By the time of the Ice Crusting the Snow Moon, there had been
little to eat except old strips of autumn-killed moz, hung from the smoke hole, so hard and leathery, it was a morning’s work to chew just a few pieces. The people washed them down with a weak tea made from dried sumac and blueberries. “Woodeénit atók-hagen Kəlóskαpe (This is a story of Kəlóskαpe),” a grandfather would say around the fire at night as the children nestled into their furs. But even the old stories—of how Kəlóskαpe caught up all the animals in the world in a magic bag of his Grandmother Woodchuck’s belly hairs, or how the snowshoe hare lost its tail—couldn’t keep the children’s minds off the gnawing hunger in their guts or strike the worry from their parents’ minds.
Still, Ktə̀hαnəto thought, it had not been as grim as the past several winters, a time of true starvation, when to many it seemed as though the endless cold of the North, where the giant giwakwa cannibals lived, was once again stalking the land, never to let summer return. And as if to reinforce that fear, the summers that did finally arrive had been poor, miserly seasons, with frosts that lingered and returned again too soon.
But wôbanakik provided. The hunters had eventually found a few small herds of caribou, and one party that trekked to the coast for askigw had instead ambushed a great tusked walrus on the beach. It was the first anyone in the band had seen, and its blubbery meat, dragged back to camp on toboggans, had both fed everyone to satiation and provided proof that they were not forgotten.

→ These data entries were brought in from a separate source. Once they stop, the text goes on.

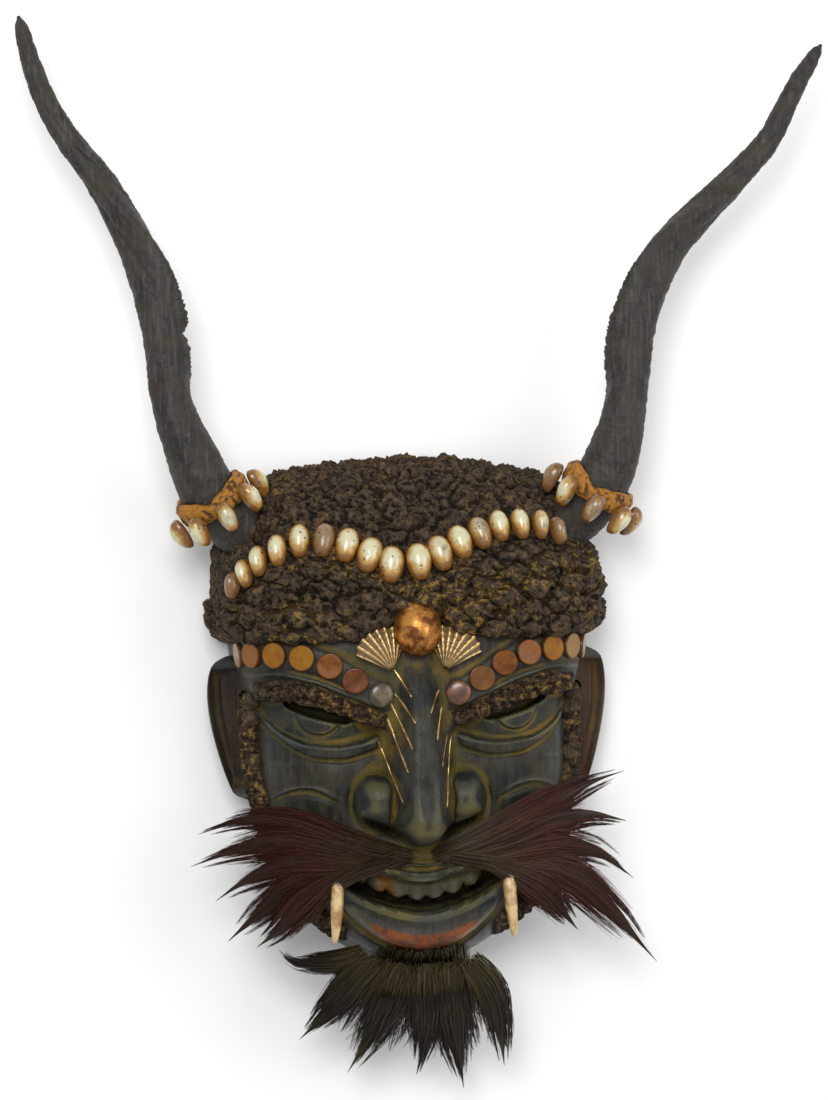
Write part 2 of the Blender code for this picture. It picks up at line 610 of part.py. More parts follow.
def boss(finish):
    """The gilded egg between the brows."""
    shape = bmesh.new()
    bmesh.ops.create_uvsphere(shape, u_segments=12, v_segments=7, radius=1)
    bmesh.ops.scale(shape, vec=(BOSS_WIDTH / 2, BOSS_LENGTH / 2, BOSS_HEIGHT), verts=shape.verts)
    mesh = bpy.data.meshes.new("forehead_boss")
    shape.to_mesh(mesh)
    shape.free()
    mesh.shade_smooth()
    mesh.materials.append(finish)
    made = bpy.data.objects.new("forehead_boss", mesh)
    bpy.context.scene.collection.objects.link(made)
    point, normal = on_block(0, 202.5, 0.35 * BOSS_HEIGHT)
    return place(made, point, normal)


def scallop(side, finish):
    """A ribbed fan shell, its hinge beside the bridge of the nose."""
    sign = -1 if side == "left" else 1
    ribs, rows = 2 * SCALLOP_RIBS + 1, 4
    spread = np.radians(np.linspace(-44, 44, ribs))
    out = np.linspace(0.12, 1, rows)[:, None]
    reach = SCALLOP_LENGTH * out * np.sqrt(1 - 0.25 * (spread / spread[-1]) ** 4)
    arch = np.sin(np.pi * (0.18 + 0.70 * out)) * np.sqrt(np.clip(1 - 0.85 * (spread / spread[-1]) ** 2, 0, 1))
    rib = 0.11 * out * np.where(np.arange(ribs) % 2 == 1, 1, -1)
    top = np.stack([reach * np.sin(spread), reach * np.cos(spread), SCALLOP_HEIGHT * (arch + rib)], -1)
    bottom = top * np.array([1, 1, 0]) - np.array([0, 0, SINK])
    made = add(f"scallop_{side}", *slab(top, bottom), finish, 25)
    point, normal = on_wood(sign * 16.5, 178, 0.0012)
    _, outer_normal = on_wood(sign * 26, 191)
    return place(made, point, normal + 0.6 * outer_normal, up=(sign * 0.34, 0.94, 0))


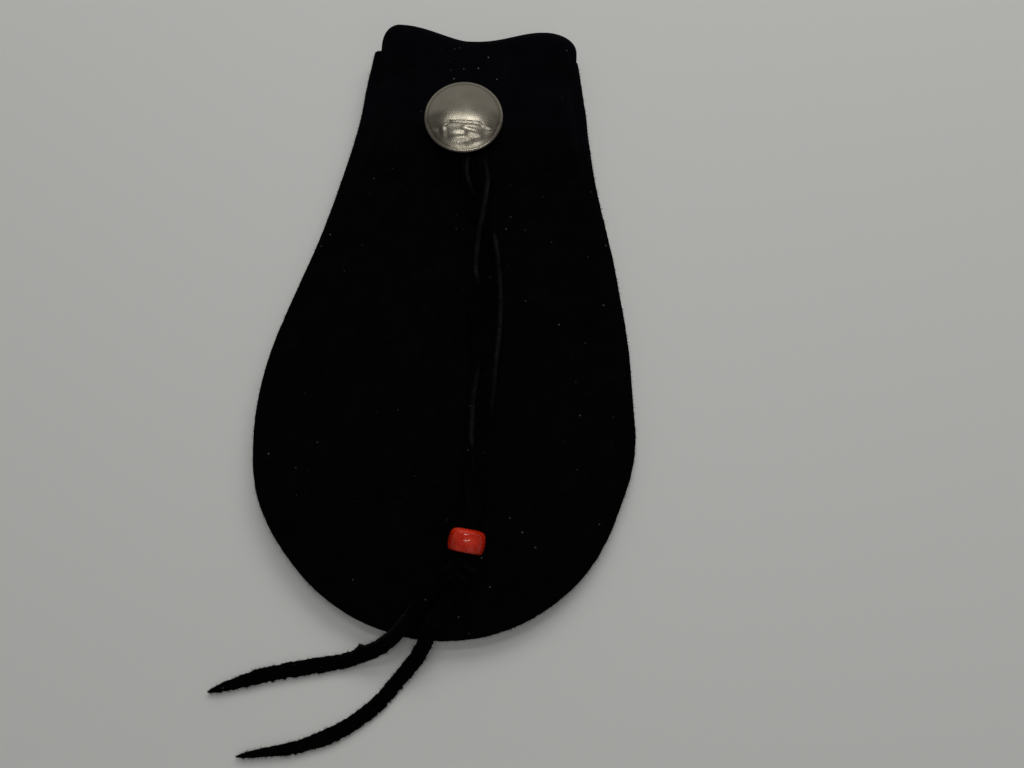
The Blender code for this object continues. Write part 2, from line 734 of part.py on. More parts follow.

Wôbanakik provided, as it always did in the fullness of the seasons. In spring, the newly ice-free rivers swarmed with fish: the run of the sjamej (Atlantic salmon), fresh and powerful from the sea; the slab-sided shad and sinuous eels that could be corralled in weirs; and the huge karparseh, sturgeon, plated monsters the length of two men, that were harpooned at night by the light of birch-bark torches.